Write the material out again exactly as it stands.
—————
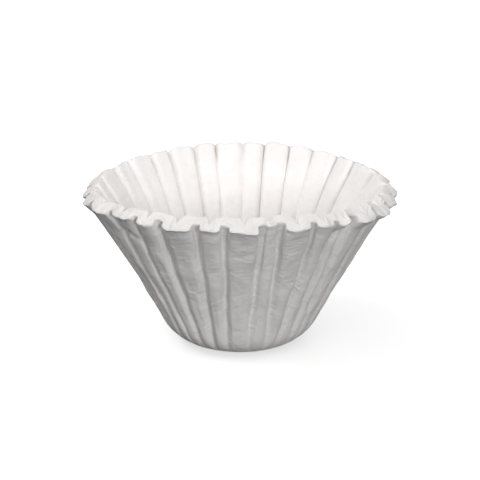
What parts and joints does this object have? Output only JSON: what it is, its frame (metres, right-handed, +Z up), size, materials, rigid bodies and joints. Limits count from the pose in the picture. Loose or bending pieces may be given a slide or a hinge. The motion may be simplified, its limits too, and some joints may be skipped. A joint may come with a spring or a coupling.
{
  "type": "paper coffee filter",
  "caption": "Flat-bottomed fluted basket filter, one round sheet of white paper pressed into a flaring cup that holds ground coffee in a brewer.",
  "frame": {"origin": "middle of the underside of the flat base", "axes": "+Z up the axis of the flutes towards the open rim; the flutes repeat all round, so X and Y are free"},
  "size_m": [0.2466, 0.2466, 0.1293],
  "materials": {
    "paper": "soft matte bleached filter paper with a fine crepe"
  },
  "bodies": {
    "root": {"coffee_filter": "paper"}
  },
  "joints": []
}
—————
RESULT
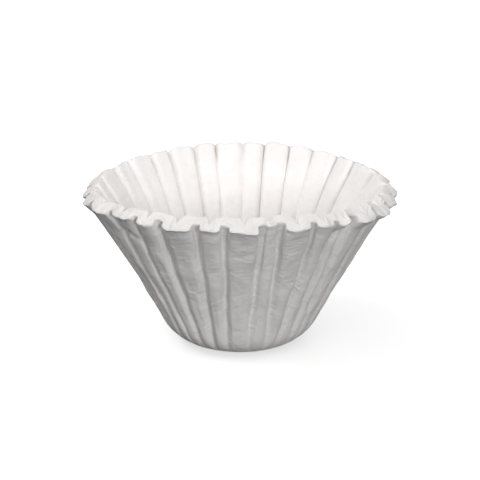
What parts and joints does this object have? Output only JSON: what it is, its frame (metres, right-handed, +Z up), size, materials, rigid bodies and joints. Limits count from the pose in the picture. Loose or bending pieces may be given a slide or a hinge. The motion may be simplified, its limits too, and some joints may be skipped. A joint may come with a spring or a coupling.
{
  "type": "paper coffee filter",
  "caption": "Flat-bottomed fluted basket filter, one round sheet of white paper pressed into a flaring cup that holds ground coffee in a brewer.",
  "frame": {"origin": "middle of the underside of the flat base", "axes": "+Z up the axis of the flutes towards the open rim; the flutes repeat all round, so X and Y are free"},
  "size_m": [0.2466, 0.2466, 0.1293],
  "materials": {
    "paper": "soft matte bleached filter paper with a fine crepe"
  },
  "bodies": {
    "root": {"coffee_filter": "paper"}
  },
  "joints": []
}